Молокович-муж в политических прениях принципиально не участвовал, и это Остапу в определенном смысле понравилось.
— В наш век, — грустно сказала мадам Молокович, — интеллигентного человека редко встретишь.
— Да, уж не часто, — подтвердил зубврач Петькин, потирая руки и как будто желая спросить то ли: "На что жалуетесь?", то ли: "Может быть что-то осталось выпить?"
— Встретишь редко, — заметил Вздох-Тушуйский.
— Редко, — мотнул головой Дартаньянц.
— Встретишь, — вздохнула Быкова, устремив страстный взгляд на Бендера. Ее серьги, похожие на большие колокола, призывно закачались.
— А может быть, сыграем во что-нибудь? — вдруг спросил Остап. — во что-нибудь интеллигентное?
— Сыграем, сыграем! — все оживились. Лица покрылись задорным румянцем. Глаза засверкали, как звездочки. — А во что?
— Ну, например… — Бендер на секунду задумался, а потом быстро объяснил ассамблее нехитрую "Угадайку".
— Дартаньянц, выйдите из комнаты, — скомандовала мадам Молокович. — Да смотрите, не подслушивайте у двери.
Киноаспирант гордо пожал плечами и удалился.
Ассамблея долго шушукалась. До Бендера долетали слова: "Сократ, Наполеон, Чайковский". Потом Петькин торжественно открыл дверь.
— Войдите. Смотрите только, не больше десяти вопросов.

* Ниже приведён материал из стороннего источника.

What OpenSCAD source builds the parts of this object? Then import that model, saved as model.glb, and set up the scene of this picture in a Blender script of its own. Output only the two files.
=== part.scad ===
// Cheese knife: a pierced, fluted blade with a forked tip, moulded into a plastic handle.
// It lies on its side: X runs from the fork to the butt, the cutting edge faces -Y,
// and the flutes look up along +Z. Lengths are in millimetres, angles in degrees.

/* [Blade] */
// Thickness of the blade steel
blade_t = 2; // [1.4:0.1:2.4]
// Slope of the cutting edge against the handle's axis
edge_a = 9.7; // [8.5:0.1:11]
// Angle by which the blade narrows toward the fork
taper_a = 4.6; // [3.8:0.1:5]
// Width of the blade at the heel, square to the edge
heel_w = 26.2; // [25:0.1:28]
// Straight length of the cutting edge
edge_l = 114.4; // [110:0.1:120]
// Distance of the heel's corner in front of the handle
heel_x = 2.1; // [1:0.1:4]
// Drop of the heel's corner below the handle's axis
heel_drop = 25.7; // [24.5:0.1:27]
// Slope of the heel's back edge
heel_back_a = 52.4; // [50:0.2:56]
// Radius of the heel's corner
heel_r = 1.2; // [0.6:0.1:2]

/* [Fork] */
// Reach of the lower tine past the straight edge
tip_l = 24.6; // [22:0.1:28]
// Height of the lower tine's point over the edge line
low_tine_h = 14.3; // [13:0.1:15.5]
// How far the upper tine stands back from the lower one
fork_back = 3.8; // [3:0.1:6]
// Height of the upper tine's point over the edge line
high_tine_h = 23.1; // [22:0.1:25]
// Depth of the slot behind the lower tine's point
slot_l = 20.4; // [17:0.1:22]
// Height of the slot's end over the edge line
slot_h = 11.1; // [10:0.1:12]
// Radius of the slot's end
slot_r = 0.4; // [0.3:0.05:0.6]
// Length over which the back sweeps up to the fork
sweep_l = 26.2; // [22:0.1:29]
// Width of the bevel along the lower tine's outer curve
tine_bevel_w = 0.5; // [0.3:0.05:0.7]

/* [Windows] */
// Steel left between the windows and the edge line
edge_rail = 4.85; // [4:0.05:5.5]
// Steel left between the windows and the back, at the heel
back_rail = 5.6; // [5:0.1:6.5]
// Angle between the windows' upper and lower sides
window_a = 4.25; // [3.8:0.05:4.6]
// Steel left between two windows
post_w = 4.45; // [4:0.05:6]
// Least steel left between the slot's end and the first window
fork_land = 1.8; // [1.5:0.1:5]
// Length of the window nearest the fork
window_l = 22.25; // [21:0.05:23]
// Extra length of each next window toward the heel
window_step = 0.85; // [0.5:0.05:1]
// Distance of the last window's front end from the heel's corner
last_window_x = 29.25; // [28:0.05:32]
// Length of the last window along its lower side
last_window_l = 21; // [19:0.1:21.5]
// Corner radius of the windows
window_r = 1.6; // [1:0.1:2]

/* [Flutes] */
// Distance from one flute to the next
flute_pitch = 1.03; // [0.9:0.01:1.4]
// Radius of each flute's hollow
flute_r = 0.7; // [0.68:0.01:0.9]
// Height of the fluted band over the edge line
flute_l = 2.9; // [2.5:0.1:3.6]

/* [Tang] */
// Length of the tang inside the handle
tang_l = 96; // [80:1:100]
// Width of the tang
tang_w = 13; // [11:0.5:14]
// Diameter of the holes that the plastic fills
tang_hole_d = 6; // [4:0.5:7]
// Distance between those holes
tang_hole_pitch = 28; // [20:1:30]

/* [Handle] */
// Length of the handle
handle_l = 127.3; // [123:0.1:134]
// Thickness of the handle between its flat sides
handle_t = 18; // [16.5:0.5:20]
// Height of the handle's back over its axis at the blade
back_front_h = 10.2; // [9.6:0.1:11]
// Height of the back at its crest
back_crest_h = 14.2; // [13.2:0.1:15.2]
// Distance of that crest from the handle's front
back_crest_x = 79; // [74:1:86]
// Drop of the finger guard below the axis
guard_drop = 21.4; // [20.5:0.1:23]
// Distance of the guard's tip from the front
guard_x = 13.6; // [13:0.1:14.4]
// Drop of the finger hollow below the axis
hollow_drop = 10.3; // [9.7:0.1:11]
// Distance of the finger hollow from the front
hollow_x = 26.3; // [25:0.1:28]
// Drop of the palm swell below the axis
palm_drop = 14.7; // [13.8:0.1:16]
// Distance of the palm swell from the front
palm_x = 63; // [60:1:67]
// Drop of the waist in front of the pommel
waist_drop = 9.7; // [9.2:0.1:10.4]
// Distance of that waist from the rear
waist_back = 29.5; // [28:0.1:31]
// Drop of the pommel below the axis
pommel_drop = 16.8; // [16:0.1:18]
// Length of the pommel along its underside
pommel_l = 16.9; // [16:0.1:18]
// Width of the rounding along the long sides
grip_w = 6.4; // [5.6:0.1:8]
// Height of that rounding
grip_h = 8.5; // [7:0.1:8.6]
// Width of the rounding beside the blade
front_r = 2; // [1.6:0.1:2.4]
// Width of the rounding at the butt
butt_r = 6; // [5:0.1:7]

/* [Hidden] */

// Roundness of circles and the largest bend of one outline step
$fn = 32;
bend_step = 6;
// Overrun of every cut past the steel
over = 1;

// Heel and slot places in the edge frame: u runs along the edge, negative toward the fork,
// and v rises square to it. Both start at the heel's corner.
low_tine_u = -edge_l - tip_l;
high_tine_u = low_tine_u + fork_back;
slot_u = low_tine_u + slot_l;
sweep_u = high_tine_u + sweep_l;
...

— А он в самом деле известный человек? — подозрительно осведомился аспирант. — Я не обязан знать каких-нибудь химиков.
— Не беспокойтесь. Даже грудные дети знают. Но имейте в виду, мы отвечаем только "да" и "нет". Ну, задавайте.
— Могу вам сказать сразу, — торжественно заявил Дартаньянц. — Иисус Христос.

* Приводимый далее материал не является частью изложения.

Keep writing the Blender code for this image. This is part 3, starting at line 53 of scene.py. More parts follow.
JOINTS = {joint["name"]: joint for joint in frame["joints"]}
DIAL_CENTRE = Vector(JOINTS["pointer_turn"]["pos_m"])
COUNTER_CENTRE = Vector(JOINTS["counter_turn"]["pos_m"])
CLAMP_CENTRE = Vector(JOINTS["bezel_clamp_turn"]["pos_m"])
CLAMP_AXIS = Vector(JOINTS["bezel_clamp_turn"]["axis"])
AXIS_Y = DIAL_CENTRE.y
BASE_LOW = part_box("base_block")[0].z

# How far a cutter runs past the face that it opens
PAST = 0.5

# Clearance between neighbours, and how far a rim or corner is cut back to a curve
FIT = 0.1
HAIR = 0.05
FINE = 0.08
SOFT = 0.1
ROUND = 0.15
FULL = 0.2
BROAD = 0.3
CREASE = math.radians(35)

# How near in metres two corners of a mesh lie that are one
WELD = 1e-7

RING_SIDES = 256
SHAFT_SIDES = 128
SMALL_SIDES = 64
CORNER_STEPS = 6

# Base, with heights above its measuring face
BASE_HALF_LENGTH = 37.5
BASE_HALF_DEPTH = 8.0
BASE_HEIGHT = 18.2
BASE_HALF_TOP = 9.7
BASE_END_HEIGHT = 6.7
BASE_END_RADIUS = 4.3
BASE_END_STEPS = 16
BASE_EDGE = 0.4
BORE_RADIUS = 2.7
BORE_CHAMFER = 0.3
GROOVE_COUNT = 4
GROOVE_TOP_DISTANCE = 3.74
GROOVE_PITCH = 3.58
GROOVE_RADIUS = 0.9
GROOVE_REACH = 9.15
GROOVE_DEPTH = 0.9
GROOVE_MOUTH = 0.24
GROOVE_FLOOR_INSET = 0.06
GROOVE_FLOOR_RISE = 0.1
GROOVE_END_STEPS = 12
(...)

Петькин захохотал и, как дитя, захлопал пухлыми руками.
— А вот и не угадали. Осталось девять вопросов.
— Русский?
— Нет.
— Француз?
— Нет.
— Немец?
— Нет.
Дартаньянц побледнел.
— Англичанин?
— Нет.
— Ит…итальянец?
— Нет.
Дартаньянц с отчаянием посмотрел на потолок.
— Он вел войны?
— Д-да. То есть нет. Не вел.
Осталось только три вопроса.
— В таком случае, это Иисус Христос. Вы меня обманываете.
Он не русский, не француз, не немец, не англичанин и не итальянец. Войн не вел. Значит, ясно — Иисус Христос. А вы мне голову морочите.

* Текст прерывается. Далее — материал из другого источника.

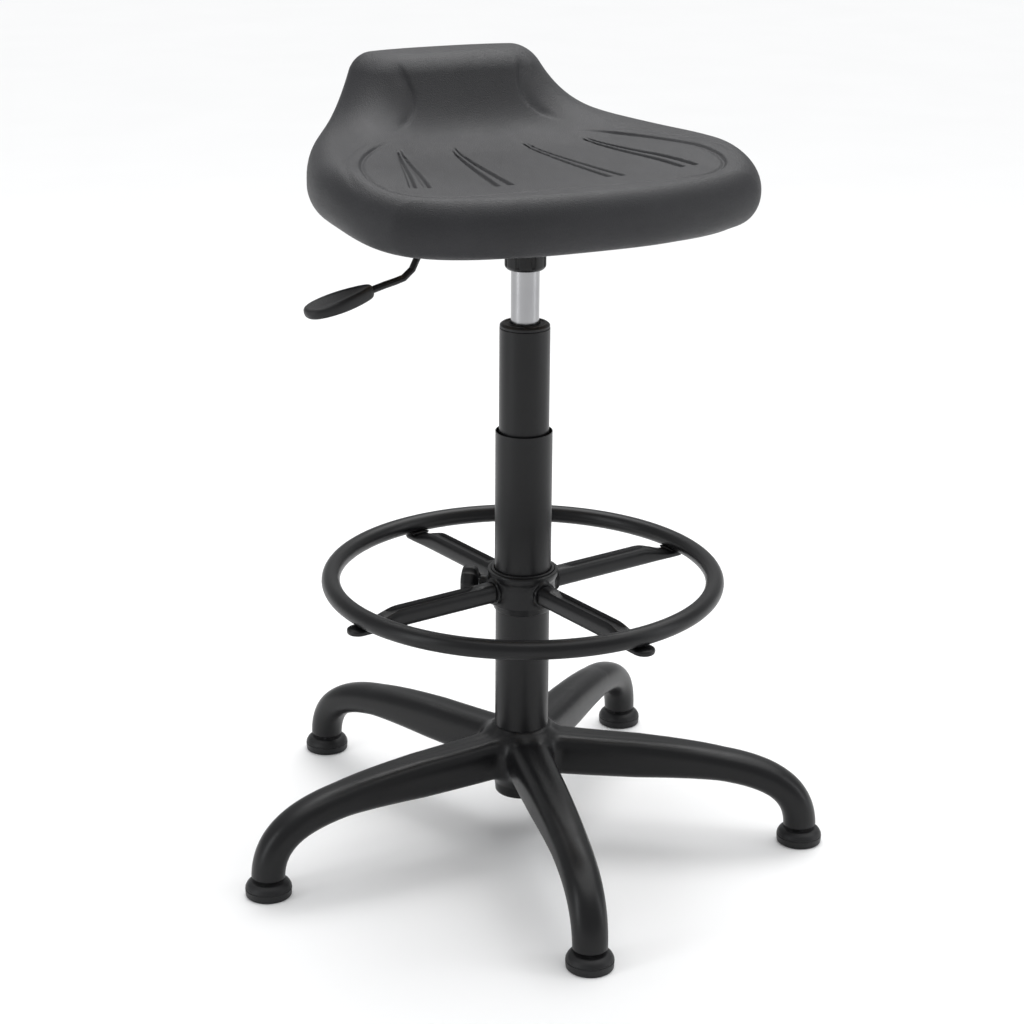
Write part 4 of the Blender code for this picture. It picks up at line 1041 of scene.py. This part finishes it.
def collar_mesh():
    """The cast collar, bored for the sleeve, the liner and the clamp screw."""
    outline = [(0.0, COLLAR_HEIGHTS[0]), *COLLAR_PROFILE, (0.0, COLLAR_HEIGHTS[-1])]
    rough = [turned_mesh("collar_body", outline, steps=96, closed=False, fillet=0.0002)]
    for angle in SPOKE_ANGLES:
        rough.append(lying_rod("boss", angle, 0.0125, 0.010, SPOKE_BOSS_R))
    rough.append(lying_rod("boss", KNOB_ANGLE, 0.0080, 0.010, KNOB_BOSS_R))
    bore = [
        (0.0, 0.238),
        (0.0277, 0.238),
        (0.0277, 0.2617),
        (0.0288, 0.2617),
        (0.0288, 0.2800),
        (0.0323, 0.2800),
        (0.0330, 0.300),
        (0.0, 0.300),
    ]
    cutters = [turned_mesh("bore", bore, steps=128, closed=False, fillet=0.0001)]
    cutters.append(lying_rod("screw_hole", KNOB_ANGLE, 0.0043, 0.020, 0.060, steps=24))
    return cast_mesh("collar_skin", rough, 0.0010, collar_distance, cutters)


def liner_mesh():
    """The plastic liner in the collar's mouth, with a soft rounded lip."""
    low, high, outer = box_and_radius("collar_liner")
    lip = [(outer, high.z, 0.0011), (0.0293, high.z, 0.0005), (0.0288, 0.2912)]
    corners = [(0.0288, low.z), (outer, low.z), *lip]
    return turned_mesh("collar_liner_skin", corners, steps=144, fillet=0.0002)


def knob_mesh():
    """The clamp knob: six soft lobes, a domed face and a waisted neck, turned to lie along its screw."""
    corners = [
        (0.0, 0.0630),
        (0.0100, 0.0628, 0.004),
        (0.0158, 0.0612, 0.0022),
        (0.0172, 0.0585, 0.002),
        (0.0172, 0.0505, 0.002),
        (0.0158, 0.0482, 0.002),
        (0.0110, 0.0462, 0.002),
        (0.0092, 0.0446, 0.0008),
        (0.0044, 0.0446, 0.0003),
        (0.0044, 0.0584, 0.0003),
        (0.0, 0.0584),
    ]
    outline = rounded_outline(corners, closed=False)
    points = turned_points(outline, 180)
    radius, turn = polar(points)
    lobe = 1.0 - 0.10 * smooth_step(0.2, 1.0, -np.cos(6 * turn)) * smooth_step(0.009, 0.016, radius)
    points[..., :2] *= lobe[..., None]
    return close_mesh(quad_mesh("knob_skin", lay_down(points, KNOB_ANGLE), grid_quads(len(outline), 180)))


# --- lever --------------------------------------------------------------------------------------

ROD_TIP = np.array([-0.1920, -0.0345, 0.5990])
ROD_LAST_BEND = np.array([-0.1600, -0.0325, 0.6070])
PADDLE_LENGTH = 0.0700
PADDLE_TILT = math.radians(13.0)


def paddle_mesh():
    """The lever's grip: a teardrop with a flat top, a rounded edge and a thicker neck over the rod."""
    sides, rows = 120, 12
    angle = np.linspace(0.0, math.tau, sides, endpoint=False)
    along = 0.5 * (1 - np.cos(angle))
    width = (0.0125 + 0.0100 * along) * np.sign(np.sin(angle)) * np.abs(np.sin(angle)) ** 0.85
    roll = np.linspace(-math.pi / 2, math.pi / 2, rows)
    sizes = [(0.0, -0.0060), (0.5, -0.0060)]
    sizes += [(1.0 - 0.17 * (1 - math.cos(a)) ** 1.2, 0.0060 * math.sin(a)) for a in roll]
    sizes += [(0.74, 0.0060), (0.70, 0.0057), (0.4, 0.0056), (0.0, 0.0056)]
    points = []
    for share, height in sizes:
        x = -PADDLE_LENGTH * (0.5 + (along - 0.5) * (0.5 + 0.5 * share if share > 0.6 else share * 0.8 / 0.6))
        thick = 1.0 - 0.22 * smooth_step(0.35, 1.0, -x / PADDLE_LENGTH)
        points.append(np.column_stack([x, width * share, height * thick]))
    points = np.array(points)
    heading = ROD_TIP - ROD_LAST_BEND
    heading /= np.linalg.norm(heading)
    swing = Matrix.Rotation(math.atan2(-heading[1], -heading[0]), 3, "Z")
    turn = Matrix.Rotation(-PADDLE_TILT, 3, "Y") @ swing
    placed = points.reshape(-1, 3) @ np.array(turn).T + (ROD_TIP - heading * 0.020)
    return close_mesh(quad_mesh("paddle_skin", placed, grid_quads(len(sizes), sides)), crease=40.0)


# --- settings -----------------------------------------------------------------------------------


class StoolSeatSettings(bpy.types.PropertyGroup):
    """What a user would change on the moulded seat."""

    skin_colour: bpy.props.FloatVectorProperty(
        name="Skin colour", description="Colour of the foam's skin", subtype="COLOR", size=3,
        min=0.0, max=1.0, default=(0.0190, 0.0190, 0.0212),
    )
    skin_roughness: bpy.props.FloatProperty(
        name="Skin roughness", description="Mean roughness of the skin", min=0.0, max=1.0, default=0.50,
    )
    grain_size: bpy.props.FloatProperty(
        name="Grain size", description="Width of one pebble of the grain", unit="LENGTH", default=0.0009,
    )
    groove_width: bpy.props.FloatProperty(
        name="Groove width", description="Width of a ventilation groove", unit="LENGTH", default=0.0085,
    )
    groove_depth: bpy.props.FloatProperty(
        name="Groove depth", description="Depth of a ventilation groove", unit="LENGTH", default=0.0030,
    )
    grid_count: bpy.props.IntProperty(
        name="Grid count", description="Points along each side of the top's grid", min=21, default=361,
    )


class StoolMetalSettings(bpy.types.PropertyGroup):
    """What a user would change on the painted metal."""

    enamel_colour: bpy.props.FloatVectorProperty(
        name="Enamel colour", description="Colour of the powder coat", subtype="COLOR", size=3,
        min=0.0, max=1.0, default=(0.0060, 0.0060, 0.0066),
    )
    enamel_roughness: bpy.props.FloatProperty(
        name="Enamel roughness", description="Mean roughness of the powder coat",
        min=0.0, max=1.0, default=0.36,
    )


class StoolStageSettings(bpy.types.PropertyGroup):
    """What a user would change on the stage."""

    lens: bpy.props.FloatProperty(
        name="Lens", description="Focal length on a 36 mm wide sensor", unit="CAMERA", default=80.30,
    )
    world_strength: bpy.props.FloatProperty(
        name="Surrounding light", description="Strength of the even light all round", min=0.0, default=0.47,
    )


# --- operators ----------------------------------------------------------------------------------


class STOOL_OT_finishes(bpy.types.Operator):
    """Give every node of the design the finish of its slot"""

    bl_idname = "stool.finishes"
    bl_label = "Finishes"

    def execute(self, context):
        for name, node in frame["nodes"].items():
            finish = finish_for(SLOT_OF_NODE[name])
            node.data.materials.clear()
            node.data.materials.append(finish)
        return {"FINISHED"}


class STOOL_OT_seat(bpy.types.Operator):
    """Build the moulded seat with its grooves, creases and grain"""

    bl_idname = "stool.seat"
    bl_label = "Seat"

    def execute(self, context):
        seat = place_piece("seat", seat_mesh(), "seat_cushion")
        return {"FINISHED"}


class STOOL_OT_base(bpy.types.Operator):
    """Build the cast star and its five glides"""

    bl_idname = "stool.base"
    bl_label = "Base"

    def execute(self, context):
        place_piece("cast_star", star_mesh(), "base_star")
        for i in range(1, ARM_COUNT + 1):
            node = f"glide_foot_{i}"
            place_piece(f"glide_{i}_skin", glide_mesh(node), node)
        return {"FINISHED"}


class STOOL_OT_column(bpy.types.Operator):
    """Build the column's tubes, its bush, the gas cylinder and the taper socket"""

    bl_idname = "stool.column"
    bl_label = "Column"

    def execute(self, context):
        place_piece("stand_tube_skin", tube_mesh("stand_tube", 0.0254), "stand_tube")
        place_piece("outer_tube_skin", outer_tube_mesh(), "outer_tube")
        place_piece("bush_skin", bush_mesh(), "guide_bush")
        place_piece("cylinder_skin", cylinder_mesh(), "gas_cylinder")
        place_piece("socket_skin", socket_mesh(), "taper_socket")
        return {"FINISHED"}


class STOOL_OT_foot_ring(bpy.types.Operator):
    """Build the foot ring, its spokes and welds, the collar, its liner and the clamp knob"""

    bl_idname = "stool.foot_ring"
    bl_label = "Foot ring"

    def execute(self, context):
        place_piece("ring_tube", ring_mesh(), "foot_ring")
        for i, angle in enumerate(SPOKE_ANGLES, 1):
            node = f"spoke_{i}"
            spoke = place_piece(f"spoke_{i}_skin", spoke_mesh(node, angle), node)
            weld = add_object(f"weld_{i}", weld_mesh(f"weld_{i}", angle))
            weld.data.materials.append(spoke.data.materials[0])
            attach(weld, body_of(node))
        place_piece("collar_skin", collar_mesh(), "collar")
        place_piece("sleeve_skin", tube_mesh("sleeve", 0.0277), "sleeve")
        place_piece("liner_skin", liner_mesh(), "collar_liner")
        place_piece("knob_skin", knob_mesh(), "clamp_knob")
        return {"FINISHED"}


class STOOL_OT_lever(bpy.types.Operator):
    """Build the height lever's grip"""

    bl_idname = "stool.lever"
    bl_label = "Lever"

    def execute(self, context):
        place_piece("paddle_skin", paddle_mesh(), "lever_paddle")
        return {"FINISHED"}


class STOOL_OT_stage(bpy.types.Operator):
    """Set up the floor, the lights and the camera"""

    bl_idname = "stool.stage"
    bl_label = "Stage"

    def execute(self, context):
        context.scene.view_settings.view_transform = "Standard"
        build_floor()
        build_lights()
        build_camera()
        return {"FINISHED"}


# --- stage --------------------------------------------------------------------------------------


def build_floor():
    """A sheet of paper that runs out past the edges of every view."""
    reach = 24.0
    corners = [(-1, -1, 0), (1, -1, 0), (1, 1, 0), (-1, 1, 0)]
    points = reach * np.array(corners, float)
    mesh = quad_mesh("floor", points, np.array([[0, 1, 2, 3]]))
    floor = add_object("floor", mesh)
    mesh.materials.append(seamless_paper())
    floor.location.z = -0.0002


def add_light(name, place, aim, size, power, tint=(1.0, 1.0, 1.0)):
    """A soft rectangular light at a place, facing a point."""
    light = bpy.data.lights.new(name, "AREA")
    light.shape = "RECTANGLE"
    light.size, light.size_y = size
    light.energy = power
    light.color = tint
    made = add_object(name, light)
    made.location = place
    made.rotation_euler = (Vector(aim) - Vector(place)).to_track_quat("-Z", "Y").to_euler()


def build_lights():
    """A high, very soft key, a broad light overhead, a soft box on either side and an even surround."""
    middle = (0.0, 0.0, 0.45)
    key = bpy.data.lights.new("key", "SUN")
    key.energy = 1.95
    key.angle = math.radians(70.0)
    lamp = add_object("key", key)
    lamp.rotation_euler = Vector((0.25, 0.15, 1.0)).to_track_quat("Z", "Y").to_euler()
    add_light("overhead", (0.5, 0.9, 2.2), middle, (1.6, 1.2), 16.0)
    add_light("left_box", (-2.9, -0.2, 1.3), middle, (0.6, 2.4), 22.0, (0.96, 0.98, 1.0))
    add_light("right_box", (2.3, -1.5, 1.2), middle, (0.5, 2.2), 13.0, (0.96, 0.98, 1.0))
    world = bpy.data.worlds.new("surround")
    world.use_nodes = True
    background = world.node_tree.nodes["Background"]
    background.inputs["Color"].default_value = (0.98, 0.99, 1.0, 1.0)
    background.inputs["Strength"].default_value = bpy.context.scene.stool_stage.world_strength
    bpy.context.scene.world = world


def build_camera():
    """A long lens, a little above the seat and to the sitter's right, looking down at the middle."""
    camera = bpy.data.cameras.new("camera")
    camera.lens = bpy.context.scene.stool_stage.lens
    camera.sensor_width = 36.0
    camera.clip_end = 60.0
    made = add_object("camera", camera)
    distance, height = 2.163, 1.108
    around, heading, pitch, roll = (math.radians(degrees) for degrees in (-26.0, -25.7, 19.3, 0.4))
    place = Vector((distance * math.sin(around), -distance * math.cos(around), height))
    turn = Matrix.Rotation(heading, 4, "Z") @ Matrix.Rotation(math.pi / 2 - pitch, 4, "X")
    made.matrix_world = Matrix.Translation(place) @ turn @ Matrix.Rotation(roll, 4, "Z")
    bpy.context.scene.camera = made


# --- panel and run ------------------------------------------------------------------------------

OPERATORS = (
    STOOL_OT_finishes,
    STOOL_OT_seat,
    STOOL_OT_base,
    STOOL_OT_column,
    STOOL_OT_foot_ring,
    STOOL_OT_lever,
    STOOL_OT_stage,
)


class STOOL_PT_looks(bpy.types.Panel):
    """Settings and steps of the stool's looks"""

    bl_label = "Stool looks"
    bl_idname = "STOOL_PT_looks"
    bl_space_type = "VIEW_3D"
    bl_region_type = "UI"
    bl_category = "Stool"

    def draw(self, context):
        column = self.layout.column()
        for name in SETTINGS:
            group = getattr(context.scene, name)
            for key in group.__annotations__:
                column.prop(group, key)
        for operator in OPERATORS:
            column.operator(operator.bl_idname)


SETTINGS = {
    "stool_seat": StoolSeatSettings,
    "stool_metal": StoolMetalSettings,
    "stool_stage": StoolStageSettings,
}
CLASSES = (*SETTINGS.values(), *OPERATORS, STOOL_PT_looks)


def register():
    for item in CLASSES:
        bpy.utils.register_class(item)
    for name, group in SETTINGS.items():
        setattr(bpy.types.Scene, name, bpy.props.PointerProperty(type=group))


def unregister():
    for name in SETTINGS:
        delattr(bpy.types.Scene, name)
    for item in reversed(CLASSES):
        bpy.utils.unregister_class(item)


def main():
    """Registers the classes, then runs every step in order."""
    register()
    for operator in OPERATORS:
        group, action = operator.bl_idname.split(".")
        getattr(getattr(bpy.ops, group), action)()


if __name__ == "__main__":
    main()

— Да говорят вам, что никакой не Иисус Христос. Что вы прицепились к нам со своим Иисусом Христом! Осталось два вопроса.
Дартаньянц напрягся.
— Грек?
— Грек, — ответил Петькин упавшим голосом.
Дартаньянц схватился за голову. Победа была близка.
— Поз-звольте, — бормотал он, — какой же есть знаменитый грек? Гм… Знаю! Гаргантюа!
— Нич-чего подобного! Спиноза.
— Спиноза?
— Спиноза.
— Значит, по-вашему, Спиноза — грек?
— Грек. Древний грек.
— А я вам говорю, что древний римлянин.
— Опомнитесь, Дартаньянц. Он типичный грек. Вы всегда так, когда проигрываете. Или жилдите или придираетесь.
— А может быть еще скажете, что Спиноза — еврей?! — не унимался Дартаньянц.